Summer is the best time to buy a home with a pool

Buying a pool home in the summer is an obvious choice, after all, it’s hard to swim in frigid December temperatures, but this timing is ideal for another reason. If you choose to buy a pool that is winterized or shut down for the season, you have to trust the seller’s word as to whether or not it was working, but if you buy a home with a pool during the summer months, your inspector will be able to fully assess the condition of both the pool itself and the mechanics.

You may need a separate inspection

In regions where pools are very common, it’s possible the home inspector you choose will also be qualified to inspect a pool. If you live in a location where pools are not common, you’re probably going to want to have someone who specializes in pools to perform an inspection. Inspections are vital prior to purchasing a home as this allows you to negotiate with the seller for repairs or price reductions based on the findings.

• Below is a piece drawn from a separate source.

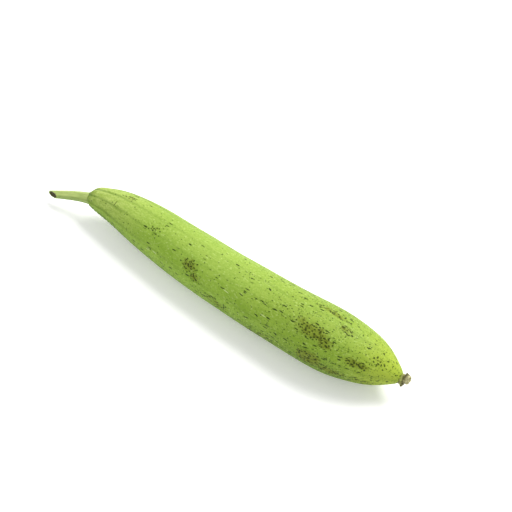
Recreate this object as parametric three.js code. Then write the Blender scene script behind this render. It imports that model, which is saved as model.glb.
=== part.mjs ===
// A smooth sponge gourd as picked, lying on its side: the fruit, the cut stem that it hung from,
// and the withered flower base left at its blossom end.
// Millimetres, +Z up. The fruit lies along X, stem at -X and blossom end at +X. The origin is the
// centre of the whole gourd's box, on the surface that it rests on.

import * as THREE from "three";

// Driving dimensions.
const FRUIT_LENGTH = 334;
const STEM_LENGTH = 40.5;
const FLOWER_BASE_LENGTH = 8.4;
const JOINT_GAP = 0.3; // between the fruit and each piece that grows on it

// The fruit from stem end to blossom end, as [share of the length, radius, how far the middle bows
// towards +Y, height of the underside]. Where that height is below nothing, the skin is pressed
// flat against the surface.
const FRUIT_STATIONS = [
  [0, 5.7, -1.6, 16.9],
  [0.033, 11, 0.8, 14],
  [0.068, 14.4, 2.9, 11.2],
  [0.118, 17.7, 4, 8],
  [0.172, 20.4, 3.8, 4.6],
  [0.247, 22.7, 2.8, 1.2],
  [0.366, 24.7, 0, -0.5],
  [0.514, 25.7, -2.4, -0.5],
  [0.663, 26.8, -3, -0.5],
  [0.762, 27.7, -2.5, -0.5],
  [0.822, 27.1, -1.2, -0.2],
  [0.881, 24, 0.7, 2.4],
  [0.931, 19, 1.9, 6.8],
  [0.97, 11.9, 2.8, 12.7],
  [1, 5, 3.3, 18.6],
];
const FRUIT_SIDES = 40;
const FRUIT_RINGS = 62;
const FRUIT_RIBS = 10; // the faint ridges over the fibre bundles
const RIB_DEPTH = 0.12;
const NECK_RIB_DEPTH = 0.5; // added where the skin puckers towards the stem
const NECK_RIB_REACH = 0.15; // share of the length over which that fades out

// The stem and the flower base, as outlines of [share of the length, radius].
const STEM_OUTLINE = [
  [0, 5.4],
  [0.08, 4.9],
  [0.2, 4.5],
  [0.5, 4],
  [0.9, 3.5],
  [1, 3.3],
];
const STEM_SIDES = 20;
const STEM_RINGS = 18;
const STEM_RIBS = 5;
const STEM_RIB_DEPTH = 0.3;
const STEM_CUT_SLANT = { side: 1.2, up: -0.3 }; // the knife left the +Y side longer, the top shorter
const FLOWER_BASE_OUTLINE = [
  [0, 4.4],
  [0.2, 4.9],
  [0.38, 4.1],
  [0.52, 3.6],
  [0.75, 4.2],
  [0.95, 3.6],
  [1, 2.7],
];
const FLOWER_BASE_BEND = new THREE.Vector3(0, 1.3, 1.4); // of its far end, withered up and to the +Y side
const FLOWER_SIDES = 20;
const FLOWER_RINGS = 16;
const SEPALS = 5;
const SEPAL_DEPTH = 0.5;

// How the stem curves away from the neck, as shares of its length: outwards, towards +Y, upwards.
const STEM_CURVE = [
  [0, 0, 0],
  [0.1, 0, 0],
  [0.5, 0, -0.02],
  [1, -0.04, -0.06],
];

const UP = new THREE.Vector3(0, 0, 1);
const fruitLine = new THREE.CatmullRomCurve3(
  FRUIT_STATIONS.map(
    ([share, radius, bow, height]) => new THREE.Vector3(share * FRUIT_LENGTH, bow, radius + height),
  ),
);

/** The directions along and across a middle line at a share of its length: level, and upwards. */
function axesAt(line, share) {
  const along = line.getTangentAt(share);
  const side = new THREE.Vector3().crossVectors(along, UP).normalize();
  return { along, side, up: new THREE.Vector3().crossVectors(side, along) };
}

/** A closed body turned from an outline, then laid along a middle line with ribs down its sides. */
function grownBody({ line, outline, rings, sides, ribs, ribDepth, endSlant = { side: 0, up: 0 } }) {
  const length = line.getLength();
  const edge = new THREE.SplineCurve(
    outline.map(([share, radius]) => new THREE.Vector2(radius, share * length)),
  );
  const profile = edge.getSpacedPoints(rings);
  profile[0].y = 0;
  profile[rings].y = length;
  profile.unshift(new THREE.Vector2(0, 0));
  profile.push(new THREE.Vector2(0, length));
  const body = new THREE.LatheGeometry(profile, sides);
  const place = body.getAttribute("position");
  const turned = new THREE.Vector3();
  for (let i = 0; i < place.count; i++) {
    turned.fromBufferAttribute(place, i);
    const share = THREE.MathUtils.clamp(turned.y / length, 0, 1);
    const radius = Math.hypot(turned.x, turned.z);
    const angle = Math.atan2(turned.x, turned.z);
    const ribbed = radius > 0 ? 1 + (ribDepth(share) * Math.cos(ribs * angle)) / radius : 1;
    const { along, side, up } = axesAt(line, share);
    const laid = line
      .getPointAt(share)
      .addScaledVector(side, turned.x * ribbed)
      .addScaledVector(up, turned.z * ribbed)
      .addScaledVector(along, share ** 8 * (endSlant.side * turned.x + endSlant.up * turned.z));
    place.setXYZ(i, laid.x, laid.y, laid.z);
  }
  return body;
}

/** Presses flat whatever would lie below the surface that the fruit rests on. */
function rested(body) {
  const place = body.getAttribute("position");
  for (let i = 0; i < place.count; i++) place.setZ(i, Math.max(place.getZ(i), 0));
  return body;
}

function piece(name, geometry, color, roughness) {
  const mesh = new THREE.Mesh(geometry, new THREE.MeshStandardMaterial({ color, roughness, metalness: 0 }));
  mesh.name = name;
  return mesh;
}

function makeFruit() {
  const body = grownBody({
    line: fruitLine,
    outline: FRUIT_STATIONS,
    rings: FRUIT_RINGS,
    sides: FRUIT_SIDES,
    ribs: FRUIT_RIBS,
    ribDepth: (share) => RIB_DEPTH + NECK_RIB_DEPTH * Math.max(0, 1 - share / NECK_RIB_REACH) ** 2,
  });
  return piece("fruit", rested(body), 0x9fc24f, 0.5);
}

function makeStem() {
  const { along, side, up } = axesAt(fruitLine, 0);
  const start = fruitLine.getPointAt(0).addScaledVector(along, -JOINT_GAP);
  const points = STEM_CURVE.map(([out, sideways, upwards]) =>
    start
      .clone()
      .addScaledVector(along, -out * STEM_LENGTH)
      .addScaledVector(side, -sideways * STEM_LENGTH)
      .addScaledVector(up, upwards * STEM_LENGTH),
  );
  const body = grownBody({
    line: new THREE.CatmullRomCurve3(points),
    outline: STEM_OUTLINE,
    rings: STEM_RINGS,
    sides: STEM_SIDES,
    ribs: STEM_RIBS,
    ribDepth: () => STEM_RIB_DEPTH,
    endSlant: STEM_CUT_SLANT,
  });
  return piece("stem", body, 0xb5cc74, 0.6);
}

function makeFlowerBase() {
  const { along } = axesAt(fruitLine, 1);
  const start = fruitLine.getPointAt(1).addScaledVector(along, JOINT_GAP);
  const end = start.clone().addScaledVector(along, FLOWER_BASE_LENGTH);
  const middle = start.clone().lerp(end, 0.5);
  const body = grownBody({
    line: new THREE.CatmullRomCurve3([start, middle, end.add(FLOWER_BASE_BEND)]),
    outline: FLOWER_BASE_OUTLINE,
    rings: FLOWER_RINGS,
    sides: FLOWER_SIDES,
    ribs: SEPALS,
    ribDepth: (share) => SEPAL_DEPTH * share,
  });
  return piece("flower_base", body, 0xb3a878, 0.85);
}

const gourd = new THREE.Group();
gourd.add(makeFruit(), makeStem(), makeFlowerBase());

const box = new THREE.Box3().setFromObject(gourd, true);
const middle = box.getCenter(new THREE.Vector3());
gourd.position.set(-middle.x, -middle.y, -box.min.z);

export default gourd;
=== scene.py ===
# A smooth sponge gourd lying on its side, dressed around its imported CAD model.
# Metres, in the frame of the CAD model: +X along the fruit from stem to blossom end, +Z up.

import math

import bpy
import numpy as np
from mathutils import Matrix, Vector, noise


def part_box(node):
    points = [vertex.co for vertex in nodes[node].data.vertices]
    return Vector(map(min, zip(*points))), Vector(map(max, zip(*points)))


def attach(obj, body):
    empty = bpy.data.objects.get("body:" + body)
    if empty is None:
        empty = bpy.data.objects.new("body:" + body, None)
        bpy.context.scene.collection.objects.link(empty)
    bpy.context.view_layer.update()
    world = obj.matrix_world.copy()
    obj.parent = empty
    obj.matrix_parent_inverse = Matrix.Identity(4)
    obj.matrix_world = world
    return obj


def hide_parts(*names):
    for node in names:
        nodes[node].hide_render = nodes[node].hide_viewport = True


MM = 0.001

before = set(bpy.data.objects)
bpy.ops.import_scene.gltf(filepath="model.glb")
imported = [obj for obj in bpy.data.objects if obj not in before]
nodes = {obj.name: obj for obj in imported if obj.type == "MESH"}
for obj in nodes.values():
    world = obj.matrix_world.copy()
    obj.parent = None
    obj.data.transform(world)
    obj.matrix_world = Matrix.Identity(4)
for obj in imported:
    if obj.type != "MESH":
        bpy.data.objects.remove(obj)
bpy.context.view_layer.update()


# Camera and light -----------------------------------------------------------------------------

CAMERA_AZIMUTH = math.radians(36.56)
CAMERA_ELEVATION = math.radians(52)
CAMERA_DISTANCE = 0.9426
CAMERA_LENS = 74.98  # mm, on a 36 mm sensor
CAMERA_REACH = 0.1667  # of the target, from the neck along the fruit
CAMERA_TARGET = Vector((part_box("fruit")[0][0] + CAMERA_REACH, 0.0361, 0.025))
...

Be aware of the possible issues

Pools typically come in one of three styles: concrete, fiberglass, and vinyl liner. There are pros and cons to each and you can check out this great article from River Pools and Spas for a full explanation.

In general, fiberglass pools are low maintenance and beautiful, but high cost initially and come in limited shapes. Vinyl liner pools are low cost initially and are very customizable, but they can be prone to damage and tend to need replacement every 5-9 years. Concrete pools are flexible in terms of design and can accommodate any size or feature request you would like, but also require more chemicals and maintenance to keep in good repair.

Owning a home with a pool can lead to you spend more time with family and friends or it can be a very expensive headache on your property. It’s important to consider how much you will use a pool and how much maintenance you’re willing to do to understand if owning a pool is worth the effort for you.